Vale a pena alugar O Mundo a seus Pés para um intervalo entre os jogos da Copa. O filme é bem consumido como uma biografia de astro de Hollywood, modelo em que se inspira. O assunto é o Cosmos, mas a estrela é Pelé. Ou melhor, o futebol brasileiro, mostrado como o maior espetáculo da terra. Pelé só aparece em (muitas) cenas de arquivo. Nos créditos finais, a informação de que o rei não concordou em ser entrevistado vem com um som explicativo: o de uma caixa registradora. Deduz-se que a verba do filme, ao contrário da do clube, era limitada.   

4 comentários sobre “Futebol american way

  1. Um pena que não tenha mais para vender. Não conhecia o doc e fiquei interessadíssimo. Muito bom seu texto. De fato, a ida de Pelé para o Cosmos envolveu um lance de política externa. Estava em curso, na época, uma operação diplomática para aproximar o Brasil dos Estados Unidos. Kissinger e Nixon foram dois dos principais protagonistas nessa missão. A história toda está contada no excelente livro “Kissinger e o Brasil”, de autoria de Matias Spektor, recém-lançado pela Zahar.

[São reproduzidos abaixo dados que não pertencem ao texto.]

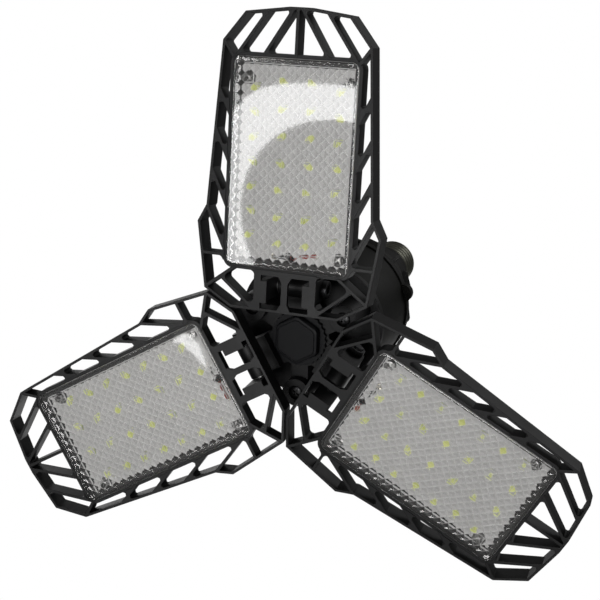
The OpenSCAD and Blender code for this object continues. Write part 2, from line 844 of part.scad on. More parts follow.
// Half of the lip's height belongs to the housing, half to the cone
lip_joint = housing_top - lip_h / 2;
lug_screw_reach = lug_reach - lug_head_r - lug_rim;
cone_foot_r = lip_r - lip_bevel - 0.4;

module at_lugs(reach) {
    rotate([0, 0, lug_turn]) at_posts(reach) children();
}

// One layer of the three lugs, on a ring that lies inside the lip
module lip_lugs(from, h) {
    translate([0, 0, from]) linear_extrude(h) difference() {
        union() {
            circle(lip_r - lug_root, $fn = 96);
            for (a = post_azimuths) rotate(a + lug_turn)
                translate([lug_reach - lip_lug_r, 0]) circle(lip_lug_r, $fn = 48);
        }
        circle(housing_r - housing_wall / 2, $fn = 96);
    }
}

// Blind holes for the screws of the lugs, through the cone's lip and into the housing's
module lug_screw_holes() {
    at_lugs(lug_screw_reach) translate([0, 0, housing_top - lip_h + lug_floor])
        cylinder(r = lug_screw_r + seat_gap / 2, h = lip_h, $fn = 32);
}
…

    Por falar em futebol, existe, na minha opinião, uma grande lacuna na filmografia sobre nossas conquistas boleiras. Falta um doc sobre aquele wunderteam de 1970. Alguém se habilita a fazê-lo?

  2. Eu tenho procurado esse filme que nem um louco e não consigo encontrá-lo. Em época de Copa do Mundo eu sempre me lembro do filme Fuga para a Vitória, do John Houston (com o Pelé, Sylvester Stallone, Michael Caine e aquela galera de detentos jogando contra o time dos guardas, cujo chefe era o Max Von Sidow).